That's so true and there are things like soil types and microclimates
that would be almost impossible to identify on a large scale. My friend
Elaine can grow beautiful hydrangeas just ten miles away in Kaufman
because she has beautiful sandy loam. They can't handle my clay at all.
I'm fixing to get her for her b-day next week her very first viburnum.
She always raves about mine (as her husband rolls his eyes) every time
she comes over. If mine thrive, hers will do twice as well!! But that's
what you learn by doing, no map can anticipate such differences. And I
agree w/ you - we are truly fortunate to have each other. What a
blessing you all are to me!!


---------- Original Message ----------------------------------
From: "Marge Talt" <mtalt@hort.net>
Reply-To: gardenchat@hort.net
Date:  Mon, 2 Jun 2003 01:04:20 -0400

>> From: Pamela J. Evans <gardenqueen@gbronline.com>
>> Not sure it would be possible, taking all those different things
>> account.

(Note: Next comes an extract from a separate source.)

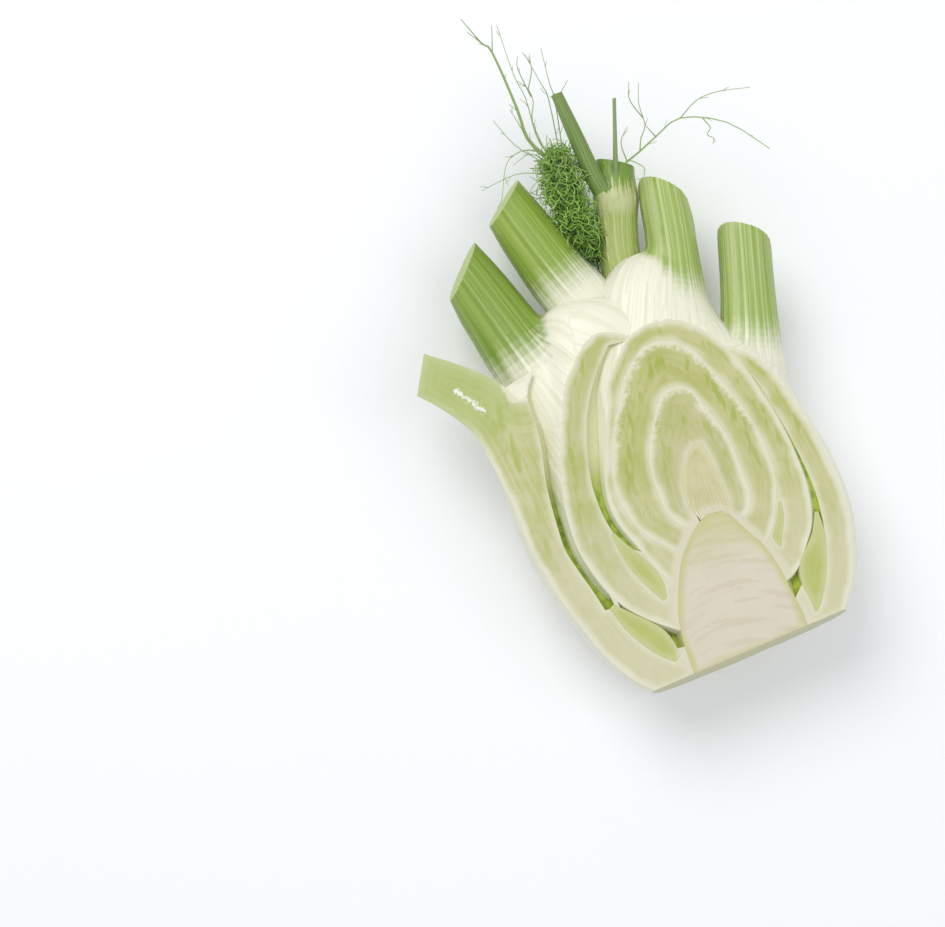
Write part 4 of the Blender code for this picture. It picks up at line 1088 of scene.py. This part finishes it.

But I think we all do reasonably well w/ the generalized
>> we have to work w/, don't you think??
>Actually, Pam, I'm pretty sure it wouldn't be possible:-)  I think we
>do pretty well, especially since we have each other and other people
>on other lists to share experiences with and find out how plants do
>in different parts of the country and world. 
>Zone maps are really only the tip of the iceberg - just a very rough
>guide as to what may survive or isn't likely to survive...but to find
>out, we have to grow the plants ourselves.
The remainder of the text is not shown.